- What to do:
Repeat only the lines running from the beginning of the material through the line that contains "plain_end_inner_chamfer = 0.2".

-------- Records

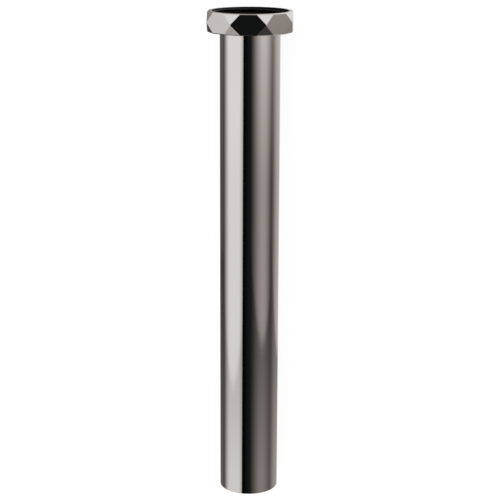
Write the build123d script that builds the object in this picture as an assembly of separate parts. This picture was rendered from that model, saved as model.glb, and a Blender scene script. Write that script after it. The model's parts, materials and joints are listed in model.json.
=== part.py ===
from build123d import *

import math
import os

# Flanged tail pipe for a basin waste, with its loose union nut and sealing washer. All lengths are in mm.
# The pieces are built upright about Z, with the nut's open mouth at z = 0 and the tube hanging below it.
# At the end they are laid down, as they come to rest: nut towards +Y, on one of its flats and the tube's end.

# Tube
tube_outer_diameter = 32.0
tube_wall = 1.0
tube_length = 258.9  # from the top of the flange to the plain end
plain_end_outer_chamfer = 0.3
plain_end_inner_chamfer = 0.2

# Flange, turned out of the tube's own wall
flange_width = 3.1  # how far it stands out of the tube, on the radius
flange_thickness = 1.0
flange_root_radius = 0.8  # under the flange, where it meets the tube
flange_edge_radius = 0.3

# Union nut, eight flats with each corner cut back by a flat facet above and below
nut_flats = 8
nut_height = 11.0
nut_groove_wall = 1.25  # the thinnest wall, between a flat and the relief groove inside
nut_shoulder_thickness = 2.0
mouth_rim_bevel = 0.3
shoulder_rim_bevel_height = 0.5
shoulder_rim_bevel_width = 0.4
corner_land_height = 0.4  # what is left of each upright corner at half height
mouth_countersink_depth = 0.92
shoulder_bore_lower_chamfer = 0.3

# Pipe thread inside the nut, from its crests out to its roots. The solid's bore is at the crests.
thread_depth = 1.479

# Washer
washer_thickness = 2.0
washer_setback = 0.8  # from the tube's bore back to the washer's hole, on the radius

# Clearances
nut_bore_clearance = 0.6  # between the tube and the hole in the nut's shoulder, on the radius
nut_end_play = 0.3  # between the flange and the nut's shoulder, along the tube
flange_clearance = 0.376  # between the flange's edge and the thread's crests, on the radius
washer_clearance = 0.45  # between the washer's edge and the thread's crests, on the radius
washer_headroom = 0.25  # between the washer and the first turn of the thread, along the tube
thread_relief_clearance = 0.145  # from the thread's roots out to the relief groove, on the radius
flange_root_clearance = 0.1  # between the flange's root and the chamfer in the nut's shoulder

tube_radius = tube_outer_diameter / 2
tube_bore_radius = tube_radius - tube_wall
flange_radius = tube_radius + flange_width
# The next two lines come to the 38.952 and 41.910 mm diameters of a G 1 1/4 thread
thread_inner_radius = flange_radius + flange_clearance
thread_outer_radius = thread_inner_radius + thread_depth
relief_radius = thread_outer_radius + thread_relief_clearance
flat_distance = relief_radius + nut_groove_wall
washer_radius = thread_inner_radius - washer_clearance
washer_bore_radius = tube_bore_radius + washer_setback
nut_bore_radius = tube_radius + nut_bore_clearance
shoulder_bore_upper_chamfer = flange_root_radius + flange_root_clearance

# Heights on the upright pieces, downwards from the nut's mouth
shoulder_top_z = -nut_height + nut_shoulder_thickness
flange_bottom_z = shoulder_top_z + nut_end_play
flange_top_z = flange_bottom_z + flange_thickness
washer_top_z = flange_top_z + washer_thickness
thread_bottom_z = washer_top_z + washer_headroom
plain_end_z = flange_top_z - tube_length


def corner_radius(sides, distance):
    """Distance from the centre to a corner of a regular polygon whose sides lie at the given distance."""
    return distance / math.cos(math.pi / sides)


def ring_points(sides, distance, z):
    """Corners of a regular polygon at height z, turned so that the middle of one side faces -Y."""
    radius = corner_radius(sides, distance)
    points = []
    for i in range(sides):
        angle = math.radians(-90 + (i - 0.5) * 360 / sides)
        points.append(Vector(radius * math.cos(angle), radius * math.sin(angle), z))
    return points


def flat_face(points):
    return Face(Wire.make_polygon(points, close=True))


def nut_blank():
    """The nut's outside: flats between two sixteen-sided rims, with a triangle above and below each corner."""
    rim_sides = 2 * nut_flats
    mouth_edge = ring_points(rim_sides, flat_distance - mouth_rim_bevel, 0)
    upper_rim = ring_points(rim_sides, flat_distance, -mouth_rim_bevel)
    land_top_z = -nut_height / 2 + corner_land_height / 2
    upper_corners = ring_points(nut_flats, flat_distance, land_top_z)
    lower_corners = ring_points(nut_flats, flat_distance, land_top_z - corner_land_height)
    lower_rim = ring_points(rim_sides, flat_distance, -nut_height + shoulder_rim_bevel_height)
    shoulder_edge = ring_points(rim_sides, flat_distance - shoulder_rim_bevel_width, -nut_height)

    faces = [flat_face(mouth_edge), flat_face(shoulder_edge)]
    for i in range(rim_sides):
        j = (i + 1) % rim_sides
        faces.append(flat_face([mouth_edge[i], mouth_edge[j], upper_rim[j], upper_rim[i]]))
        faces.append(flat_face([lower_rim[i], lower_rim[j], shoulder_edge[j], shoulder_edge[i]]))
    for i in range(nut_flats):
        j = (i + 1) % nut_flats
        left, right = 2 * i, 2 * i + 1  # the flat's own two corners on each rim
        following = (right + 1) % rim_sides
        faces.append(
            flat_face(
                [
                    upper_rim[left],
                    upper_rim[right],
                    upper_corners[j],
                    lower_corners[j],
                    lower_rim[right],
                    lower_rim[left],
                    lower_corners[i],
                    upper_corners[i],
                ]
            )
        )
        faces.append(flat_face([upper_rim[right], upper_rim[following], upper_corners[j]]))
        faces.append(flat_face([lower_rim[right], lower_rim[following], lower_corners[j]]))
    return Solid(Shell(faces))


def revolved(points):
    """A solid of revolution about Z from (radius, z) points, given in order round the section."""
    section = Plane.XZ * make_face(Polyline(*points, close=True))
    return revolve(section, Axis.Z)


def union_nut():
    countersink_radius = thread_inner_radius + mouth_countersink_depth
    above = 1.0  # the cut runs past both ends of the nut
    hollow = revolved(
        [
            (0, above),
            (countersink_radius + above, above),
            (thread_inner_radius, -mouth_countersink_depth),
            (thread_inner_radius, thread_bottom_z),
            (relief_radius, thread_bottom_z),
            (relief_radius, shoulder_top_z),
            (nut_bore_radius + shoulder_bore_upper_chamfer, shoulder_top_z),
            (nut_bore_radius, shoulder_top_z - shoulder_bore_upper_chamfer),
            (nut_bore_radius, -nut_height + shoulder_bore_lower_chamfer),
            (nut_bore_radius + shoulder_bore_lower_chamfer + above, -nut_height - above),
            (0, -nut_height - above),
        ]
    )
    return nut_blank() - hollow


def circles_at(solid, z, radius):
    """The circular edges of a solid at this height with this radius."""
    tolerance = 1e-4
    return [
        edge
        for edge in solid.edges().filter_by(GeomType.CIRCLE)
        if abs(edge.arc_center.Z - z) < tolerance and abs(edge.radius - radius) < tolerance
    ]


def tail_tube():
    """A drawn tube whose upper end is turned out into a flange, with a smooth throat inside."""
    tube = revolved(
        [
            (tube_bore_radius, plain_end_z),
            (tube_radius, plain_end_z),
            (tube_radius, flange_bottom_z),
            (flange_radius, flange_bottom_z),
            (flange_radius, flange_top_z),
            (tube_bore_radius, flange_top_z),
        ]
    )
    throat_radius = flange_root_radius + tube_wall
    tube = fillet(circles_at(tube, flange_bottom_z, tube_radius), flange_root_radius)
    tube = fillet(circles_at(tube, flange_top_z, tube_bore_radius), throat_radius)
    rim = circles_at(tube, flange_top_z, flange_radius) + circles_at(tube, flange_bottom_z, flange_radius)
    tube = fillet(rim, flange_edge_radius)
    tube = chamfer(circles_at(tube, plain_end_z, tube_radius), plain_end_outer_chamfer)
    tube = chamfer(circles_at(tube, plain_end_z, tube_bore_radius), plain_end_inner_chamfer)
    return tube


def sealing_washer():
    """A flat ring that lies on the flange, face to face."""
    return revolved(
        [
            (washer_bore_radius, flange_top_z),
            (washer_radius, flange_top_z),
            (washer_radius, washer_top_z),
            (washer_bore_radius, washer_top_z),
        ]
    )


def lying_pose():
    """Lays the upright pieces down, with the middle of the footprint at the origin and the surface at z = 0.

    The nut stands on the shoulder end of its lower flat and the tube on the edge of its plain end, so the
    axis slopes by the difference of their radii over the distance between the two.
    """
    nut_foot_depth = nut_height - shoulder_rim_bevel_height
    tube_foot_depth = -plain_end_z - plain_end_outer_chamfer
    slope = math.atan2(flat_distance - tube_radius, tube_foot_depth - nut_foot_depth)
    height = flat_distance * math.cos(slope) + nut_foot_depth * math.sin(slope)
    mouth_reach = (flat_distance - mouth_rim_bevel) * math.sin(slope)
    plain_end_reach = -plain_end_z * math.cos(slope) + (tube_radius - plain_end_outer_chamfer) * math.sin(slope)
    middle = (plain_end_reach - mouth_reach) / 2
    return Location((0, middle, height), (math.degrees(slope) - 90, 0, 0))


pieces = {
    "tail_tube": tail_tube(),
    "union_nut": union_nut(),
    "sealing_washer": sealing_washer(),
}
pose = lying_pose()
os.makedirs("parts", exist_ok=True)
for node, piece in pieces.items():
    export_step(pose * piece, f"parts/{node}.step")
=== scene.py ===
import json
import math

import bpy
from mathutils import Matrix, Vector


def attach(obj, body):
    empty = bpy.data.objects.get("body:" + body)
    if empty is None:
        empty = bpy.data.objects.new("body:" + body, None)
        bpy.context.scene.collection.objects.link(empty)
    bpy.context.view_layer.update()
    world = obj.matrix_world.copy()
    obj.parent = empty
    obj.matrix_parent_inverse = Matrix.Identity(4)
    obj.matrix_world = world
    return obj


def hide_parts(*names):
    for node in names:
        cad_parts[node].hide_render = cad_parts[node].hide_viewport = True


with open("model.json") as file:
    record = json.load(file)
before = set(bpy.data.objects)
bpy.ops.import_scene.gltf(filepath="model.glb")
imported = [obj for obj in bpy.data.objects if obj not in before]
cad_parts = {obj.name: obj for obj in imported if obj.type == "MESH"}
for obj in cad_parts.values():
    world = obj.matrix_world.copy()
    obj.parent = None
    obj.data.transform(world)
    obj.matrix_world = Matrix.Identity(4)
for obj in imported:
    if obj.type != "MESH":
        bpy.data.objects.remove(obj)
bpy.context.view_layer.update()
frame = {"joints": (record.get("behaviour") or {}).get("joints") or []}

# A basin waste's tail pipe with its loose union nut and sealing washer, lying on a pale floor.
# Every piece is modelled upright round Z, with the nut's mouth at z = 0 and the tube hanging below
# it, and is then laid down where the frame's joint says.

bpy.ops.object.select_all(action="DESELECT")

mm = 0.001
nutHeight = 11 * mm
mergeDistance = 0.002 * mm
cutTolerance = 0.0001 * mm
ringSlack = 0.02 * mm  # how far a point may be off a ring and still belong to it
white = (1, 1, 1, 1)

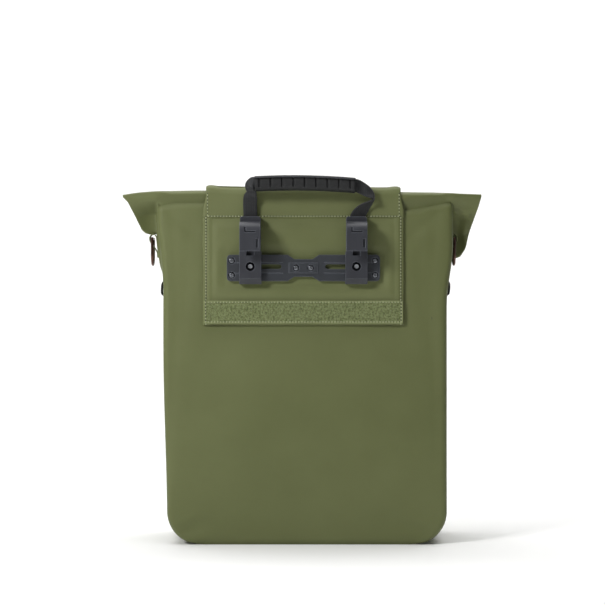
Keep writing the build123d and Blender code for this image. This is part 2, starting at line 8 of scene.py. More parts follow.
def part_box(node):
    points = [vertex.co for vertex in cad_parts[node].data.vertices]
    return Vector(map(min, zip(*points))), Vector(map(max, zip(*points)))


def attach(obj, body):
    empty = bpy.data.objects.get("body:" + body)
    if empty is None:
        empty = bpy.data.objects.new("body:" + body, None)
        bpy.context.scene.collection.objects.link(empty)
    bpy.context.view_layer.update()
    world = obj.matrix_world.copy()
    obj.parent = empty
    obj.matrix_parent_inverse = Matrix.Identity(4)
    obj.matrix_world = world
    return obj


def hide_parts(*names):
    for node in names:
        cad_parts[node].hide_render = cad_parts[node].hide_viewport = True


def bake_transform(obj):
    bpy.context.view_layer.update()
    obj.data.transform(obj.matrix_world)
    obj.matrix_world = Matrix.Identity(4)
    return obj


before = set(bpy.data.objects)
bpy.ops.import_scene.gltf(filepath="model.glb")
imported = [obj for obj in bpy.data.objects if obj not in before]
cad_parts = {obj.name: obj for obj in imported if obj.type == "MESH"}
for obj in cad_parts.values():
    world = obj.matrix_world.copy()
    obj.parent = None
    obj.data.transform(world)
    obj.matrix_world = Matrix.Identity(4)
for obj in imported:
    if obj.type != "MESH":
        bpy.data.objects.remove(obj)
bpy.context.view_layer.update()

----------------

- Response to the exercise:
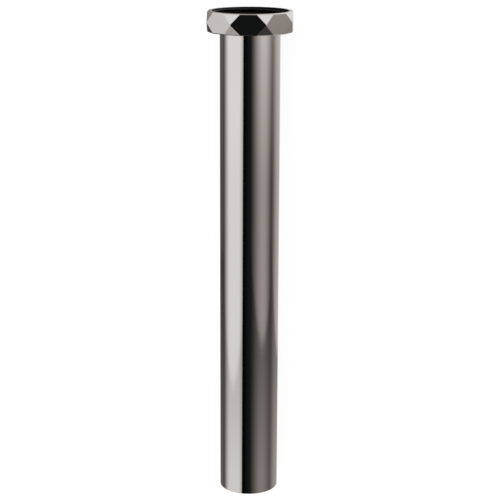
Write the build123d script that builds the object in this picture as an assembly of separate parts. This picture was rendered from that model, saved as model.glb, and a Blender scene script. Write that script after it. The model's parts, materials and joints are listed in model.json.
=== part.py ===
from build123d import *

import math
import os

# Flanged tail pipe for a basin waste, with its loose union nut and sealing washer. All lengths are in mm.
# The pieces are built upright about Z, with the nut's open mouth at z = 0 and the tube hanging below it.
# At the end they are laid down, as they come to rest: nut towards +Y, on one of its flats and the tube's end.

# Tube
tube_outer_diameter = 32.0
tube_wall = 1.0
tube_length = 258.9  # from the top of the flange to the plain end
plain_end_outer_chamfer = 0.3
plain_end_inner_chamfer = 0.2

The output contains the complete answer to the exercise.